Well, at least they got to pet some giraffes. As a non-gamer, I didn’t know what was coming for us at the end of the first season of “The Last of Us.” Instead I watched silently as the show became a first-person shooter in the name of love. The moral ambiguity of killing good (or at least goodish) people to save someone you love is one most of us don’t like to think about too much. It’s the old trolley problem, but with your significantiest someone tied to the other train tracks. So, like, we all deeply get what Joel did. (And, don’t get me started on the dubiousa-at-best saving the world science that put Ellie on those metaphorical tracks.)
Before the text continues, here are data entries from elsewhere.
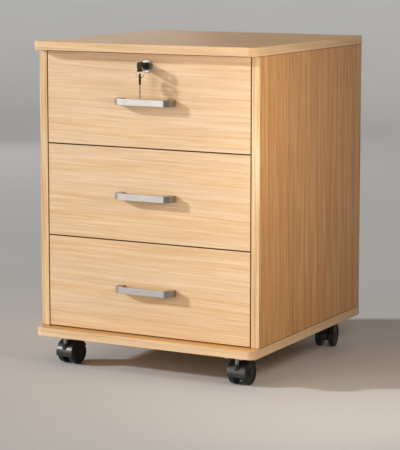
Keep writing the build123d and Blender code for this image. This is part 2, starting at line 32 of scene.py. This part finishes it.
class Shader:
    """A material under construction: short calls that add nodes and link them."""

    def __init__(self, name):
        self.material = bpy.data.materials.new(name)
        self.material.use_nodes = True
        self.tree = self.material.node_tree
        self.tree.nodes.clear()
        place = self.add("TexCoord")
        self.position = place.outputs["Object"]
        self.normal = place.outputs["Normal"]

    def add(self, kind, inputs=None, **settings):
        made = self.tree.nodes.new("ShaderNode" + kind)
        for name, value in settings.items():
            setattr(made, name, value)
        for name, value in (inputs or {}).items():
            self.put(made.inputs[name], value)
        return made

    def put(self, socket, value):
        if isinstance(value, bpy.types.NodeSocket):
            self.tree.links.new(value, socket)
        else:
            socket.default_value = value

    def math(self, operation, *values, clamp=False):
        made = self.add("Math", operation=operation, use_clamp=clamp)
        for socket, value in zip(made.inputs, values):
            self.put(socket, value)
        return made.outputs[0]

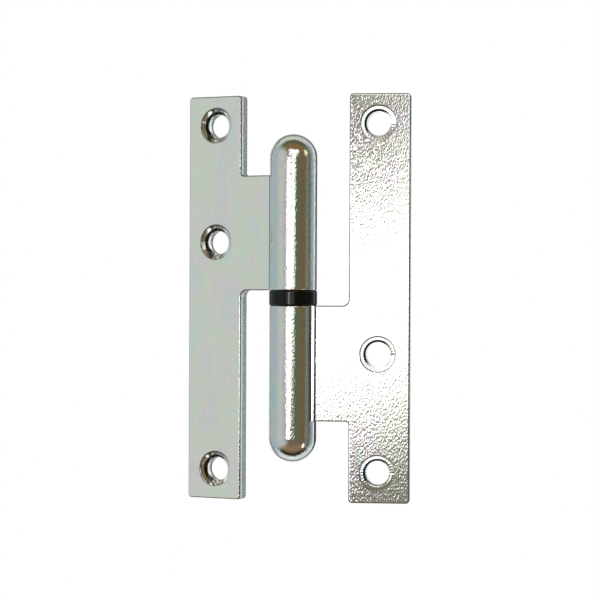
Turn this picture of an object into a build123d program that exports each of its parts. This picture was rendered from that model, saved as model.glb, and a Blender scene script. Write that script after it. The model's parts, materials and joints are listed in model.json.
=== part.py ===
from build123d import *
import os
from math import radians, sqrt, tan

# A lift-off hinge: two steel leaves of rolled section, a pin pressed into the lower
# knuckle and a plastic ring between the knuckles. Millimetres, +Z up along the pin.
# The origin is the middle of the lower leaf's two end screw holes, on its back face.

# Leaves
LEAF_HEIGHT = 120.0
LEAF_REACH = 34.6
LEAF_THICKNESS = 4.0
STRIP_WIDTH = 17.9
TAB_HEIGHT = 34.0
STRIP_CORNER_RADIUS = 1.0
INNER_NOTCH_RADIUS = 2.0
OUTER_NOTCH_RADIUS = 1.0
EDGE_RADIUS = 0.45

# Knuckles
KNUCKLE_RADIUS = 7.0
KNUCKLE_LENGTH = 46.0
ROOT_RADIUS = 0.5

# Countersunk screw holes, a little nearer the pin than the middle of the strip
HOLE_OFF_CENTRE = 0.45
SCREW_HOLE_RADIUS = 3.45
COUNTERSINK_RADIUS = 5.1
COUNTERSINK_ANGLE = 90.0
COUNTERSINK_MOUTH_RADIUS = 0.3
END_HOLE_INSET = 8.8
MIDDLE_HOLE_OFFSET = 16.4

# Pin
PIN_RADIUS = 4.0
PIN_SEAT_DEPTH = 28.0
PIN_ENGAGEMENT = 28.0
PIN_TIP_CHAMFER = 1.2
PIN_FOOT_CHAMFER = 0.4

# Ring between the knuckles
RING_HEIGHT = 4.4
RING_PROUD = 0.1
RING_EDGE_RADIUS = 0.4

# Fits
PIN_RUNNING_CLEARANCE = 0.05
RING_BORE_CLEARANCE = 0.08
PIN_TIP_GAP = 1.0
BORE_MOUTH_CHAMFER = 0.5
DRILL_POINT_ANGLE = 118.0

# The upper leaf is swung back by this angle from the plane of the lower one.
REST_FOLD = 22.0

HALF_HEIGHT = LEAF_HEIGHT / 2
HALF_THICKNESS = LEAF_THICKNESS / 2
STRIP_INNER_EDGE = LEAF_REACH - STRIP_WIDTH
HOLE_FROM_PIN = LEAF_REACH - STRIP_WIDTH / 2 - HOLE_OFF_CENTRE
RING_RADIUS = KNUCKLE_RADIUS + RING_PROUD
KNUCKLE_FACE = -RING_HEIGHT / 2
TAB_END = KNUCKLE_FACE - TAB_HEIGHT
END_HOLE_HEIGHT = HALF_HEIGHT - END_HOLE_INSET
PIN_AXIS = Pos(-HOLE_FROM_PIN, -HALF_THICKNESS, 0)


def close(value, target):
    """True if two lengths are the same within a micrometre."""
    return abs(value - target) < 0.001


def knuckle():
    """A solid knuckle below its flat face, turned to a hemisphere at its lower end."""
    low = KNUCKLE_FACE - KNUCKLE_LENGTH
    centre = low + KNUCKLE_RADIUS
    with BuildPart() as body:
        with BuildSketch(Plane.XZ):
            with BuildLine():
                Polyline((0, low), (0, KNUCKLE_FACE), (KNUCKLE_RADIUS, KNUCKLE_FACE), (KNUCKLE_RADIUS, centre))
                CenterArc((0, centre), KNUCKLE_RADIUS, 270, 90)
            make_face()
        revolve(axis=Axis.Z)
    return body.part


def plate():
    """The flat plate of strip and tab, with rounded corners and notches."""
    points = [
        (KNUCKLE_RADIUS, KNUCKLE_FACE),
        (STRIP_INNER_EDGE, KNUCKLE_FACE),
        (STRIP_INNER_EDGE, HALF_HEIGHT),
        (LEAF_REACH, HALF_HEIGHT),
        (LEAF_REACH, -HALF_HEIGHT),
        (STRIP_INNER_EDGE, -HALF_HEIGHT),
        (STRIP_INNER_EDGE, TAB_END),
        (KNUCKLE_RADIUS, TAB_END),
    ]
    corners = [STRIP_CORNER_RADIUS] * 4
    outline = FilletPolyline(*points, radius=[INNER_NOTCH_RADIUS, *corners, OUTER_NOTCH_RADIUS])
    face = make_face(outline + Line(points[-1], points[0]))
    return extrude(Plane.XZ * face, HALF_THICKNESS, both=True)


def root():
    """The rolled section where the plate runs into the knuckle, with a root radius at both faces."""
    web_length = KNUCKLE_RADIUS + ROOT_RADIUS
    section = Circle(KNUCKLE_RADIUS) + Pos(web_length / 2) * Rectangle(web_length, LEAF_THICKNESS)
    root_line = sqrt(KNUCKLE_RADIUS**2 - HALF_THICKNESS**2)
    corners = section.vertices().filter_by(lambda corner: close(corner.X, root_line))
    return Pos(0, 0, TAB_END) * extrude(fillet(corners, ROOT_RADIUS), TAB_HEIGHT)


def rounded_outline(leaf):
    """The leaf lightly rounded from its long outer edges on, all round both faces and the knuckle's end."""
    outer = leaf.edges().filter_by(Axis.Z).filter_by(lambda edge: close(edge.center().X, LEAF_REACH))
    return fillet(outer, EDGE_RADIUS)


def screw_hole():
    """A countersunk hole through the leaf along Y, with its wide end at the front face."""
    cone_depth = (COUNTERSINK_RADIUS - SCREW_HOLE_RADIUS) / tan(radians(COUNTERSINK_ANGLE / 2))
    outline = Polyline(
        (0, -HALF_THICKNESS),
        (COUNTERSINK_RADIUS, -HALF_THICKNESS),
        (SCREW_HOLE_RADIUS, cone_depth - HALF_THICKNESS),
        (SCREW_HOLE_RADIUS, HALF_THICKNESS),
        (0, HALF_THICKNESS),
        close=True,
    )
    return revolve(make_face(outline), Axis.Y)


def rounded_mouths(leaf):
    """The leaf with the mouths of its countersinks lightly rounded."""
    circles = leaf.edges().filter_by(GeomType.CIRCLE)
    mouths = circles.filter_by(lambda edge: close(edge.radius, COUNTERSINK_RADIUS))
    return fillet(mouths, COUNTERSINK_MOUTH_RADIUS)


def leaf_blank():
    """A drilled leaf along +X from the pin axis, with its solid knuckle in the lower half."""
    leaf = rounded_outline(plate() + root() + knuckle())
    for height in (END_HOLE_HEIGHT, -MIDDLE_HOLE_OFFSET, -END_HOLE_HEIGHT):
        leaf -= Pos(HOLE_FROM_PIN, 0, height) * screw_hole()
    return rounded_mouths(leaf)


def blind_bore(radius, depth):
    """A drilled bore down from the knuckle's flat face, with a chamfered mouth and a drill point."""
    point_depth = radius / tan(radians(DRILL_POINT_ANGLE / 2))
    bottom = KNUCKLE_FACE - depth
    outline = Polyline(
        (0, KNUCKLE_FACE),
        (radius + BORE_MOUTH_CHAMFER, KNUCKLE_FACE),
        (radius, KNUCKLE_FACE - BORE_MOUTH_CHAMFER),
        (radius, bottom),
        (0, bottom - point_depth),
        close=True,
    )
    return revolve(make_face(Plane.XZ * outline), Axis.Z)


def lower_leaf():
    """The leaf that stays on the frame: the pin is pressed into its knuckle."""
    return leaf_blank() - blind_bore(PIN_RADIUS, PIN_SEAT_DEPTH)


def upper_leaf():
    """The leaf that lifts off: the same blank turned over, bored to run on the pin."""
    bore = blind_bore(PIN_RADIUS + PIN_RUNNING_CLEARANCE, PIN_ENGAGEMENT + PIN_TIP_GAP)
    return Rot(0, 0, -REST_FOLD) * Rot(0, 180, 0) * (leaf_blank() - bore)


def pin():
    """The plain pin, chamfered at its foot in the lower knuckle and at its free tip."""
    foot = KNUCKLE_FACE - PIN_SEAT_DEPTH
    tip = -KNUCKLE_FACE + PIN_ENGAGEMENT
    rod = Pos(0, 0, foot) * extrude(Circle(PIN_RADIUS), tip - foot)
    rod = chamfer(rod.edges().group_by(Axis.Z)[-1], PIN_TIP_CHAMFER)
    return chamfer(rod.edges().group_by(Axis.Z)[0], PIN_FOOT_CHAMFER)


def ring():
    """The ring that carries the upper knuckle, with softened edges."""
    section = Circle(RING_RADIUS) - Circle(PIN_RADIUS + RING_BORE_CLEARANCE)
    band = Pos(0, 0, KNUCKLE_FACE) * extrude(section, RING_HEIGHT)
    rims = band.edges().filter_by(GeomType.CIRCLE).filter_by(lambda edge: close(edge.radius, RING_RADIUS))
    return fillet(rims, RING_EDGE_RADIUS)


PIECES = {"lower_leaf": lower_leaf, "upper_leaf": upper_leaf, "pin": pin, "bearing_ring": ring}

os.makedirs("parts", exist_ok=True)
for name, make in PIECES.items():
    export_step(PIN_AXIS * make(), f"parts/{name}.step")
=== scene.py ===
"""Dresses the lift-off hinge: zinc plated leaves, ground pin and black ring, in a pale studio."""

import json
import logging
import math
from dataclasses import dataclass
from enum import Enum
from typing import Dict, Sequence, Tuple, Union

import bmesh
import bpy
from mathutils import Matrix, Quaternion, Vector


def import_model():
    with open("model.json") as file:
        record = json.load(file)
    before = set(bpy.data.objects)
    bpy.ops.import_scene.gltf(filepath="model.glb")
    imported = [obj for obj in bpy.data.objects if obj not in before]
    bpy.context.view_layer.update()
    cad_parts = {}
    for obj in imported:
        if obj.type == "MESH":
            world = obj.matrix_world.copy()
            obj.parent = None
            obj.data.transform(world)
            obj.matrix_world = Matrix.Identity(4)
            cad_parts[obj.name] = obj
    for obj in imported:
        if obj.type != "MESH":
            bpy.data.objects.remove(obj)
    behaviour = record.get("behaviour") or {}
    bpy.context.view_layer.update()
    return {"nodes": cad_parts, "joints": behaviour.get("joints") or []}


LOG = logging.getLogger("hinge")
MILLIMETRE = 0.001
HALF_TURN = 180.0
REST_FOLD = 22.0

Socket = bpy.types.NodeSocket
Colour = Tuple[float, float, float]
Triple = Tuple[float, float, float]
Span = Tuple[float, float]
Source = Union[Socket, float, Sequence[float]]
Stops = Tuple[Tuple[float, Colour], ...]
Masks = Dict[str, Socket]

WHITE: Colour = (1.0, 1.0, 1.0)
UP: Triple = (0.0, 0.0, 1.0)
WITHOUT_Y: Triple = (1.0, 0.0, 1.0)
WITHOUT_Z: Triple = (1.0, 1.0, 0.0)

# Where a Mix node keeps its colours, among sockets of the same name
MIX_INPUTS: Tuple[int, int] = (6, 7)
MIX_RESULT = 2


class Mix(Enum):
    """How two colours are laid over each other."""

    BLEND = "MIX"
    MULTIPLY = "MULTIPLY"


class Panel(Enum):
    """The outline of a lamp's panel."""

    OVAL = "ELLIPSE"
    OBLONG = "RECTANGLE"


@dataclass(frozen=True)
class Noise:
    """One noise: its features per unit, its octaves, how strong the fine ones are, and how it swirls."""

    scale: float
    detail: float = 2.0
    roughness: float = 0.5
    swirl: float = 0.0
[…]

But, here’s the other thing, we all deeply get that things will never be the same, either. Ellie (who Bella Ramsey continues to play beyond brilliantly) was a different person in the finale than the rest of the season. The trauma she endured thanks to the Bible-Thumping Pedo Cannibal cult clearly left a deep psychological mark, as those kinds of horrors are wont to do. This is not to say she didn’t go through terrible things before, like her finale revelation that she had to kill her best friend/first love Riley when she went all rabid mushroom. (Thank goodness for the small mercies of sparing us that scene, show. Truly.)
So when Ellie asks Joel if he told her the truth about what happened at the Firefly hospital, she knows he’s lying to her. And he probably knows she knows he is lying. But that’s what happens sometimes when you love someone, you lie to them.
Part of what has made TLOU such great television is the at times grim and other times grimly glorious mirror it has held up to our humanity. Our instinct for survival, at any cost. The weight and wonder of human connection. The power of loss and reverberation of trauma. We’ve watched a father become a father again. A teenager finds the parent she never had. So many people die. Good people. Bad people. Mushroom people. And an indifferent world that just keeps on spinning.
In the end, this might be the show that makes me not want to survive a zombie apocalypse. Because what’s left of the world seems made for people made of harder stuff than me. I don’t know if I have the right combination of luck and ruthlessness to succeed at the end of the world. Or maybe, I just don’t have the motivation anymore. Love makes you do the wacky, or as according to TLOU lore, you keep going for family.
I hope the next season brings us more beauty and heartbreak from this found family. May it keep giving us reasons to look toward the light amid all the relentless darkness. And, well, at least we know for sure it’ll be gay.
3 comments:
Thank you for this , was looking forward to your musings on the show.
As an avid gamer who has played both games multiple times, don’t look for hope in the second season. It is a long horrible, enduring testing grind of despair. It is a reflection of the cost of the cycle of violence.